The final algorithm as it is written is not fully optimized. Things that could be added include:

  • Only iterate over odd numbers. This seems like it halves execution time, but in reality doesn’t make a big difference. The reason is that being even is always the first thing being checked in is_prime, so skipping over even numbers only skips numbers that would be rejected quickly anyway.
  • Allocate space for the primes vector ahead of time using the n / ln(n) approximation for its size. This might give a minor improvement in speed.
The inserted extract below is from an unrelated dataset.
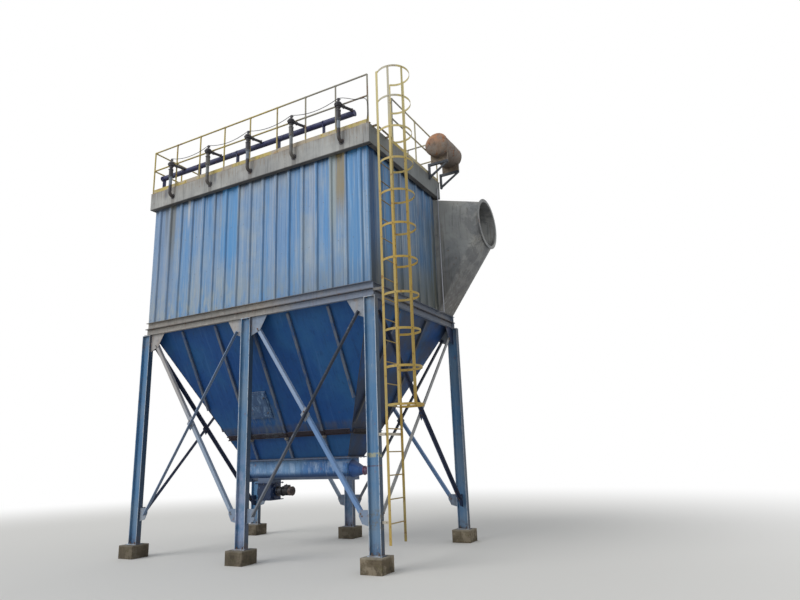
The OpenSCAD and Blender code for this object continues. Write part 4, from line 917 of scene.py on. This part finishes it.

  • Choose an initial_cutoff value depending on the number of threads. The value I picked is somewhat arbitrary, but seemed to work well on my laptop.

I decided to make this blog post because I couldn’t find any decent parallel prime generating functions when I searched for it online. After thinking about it a bit myself, I ended up with the above algorithm and then made this blog post, so others can use it too. Over all, I am quite pleased with the result.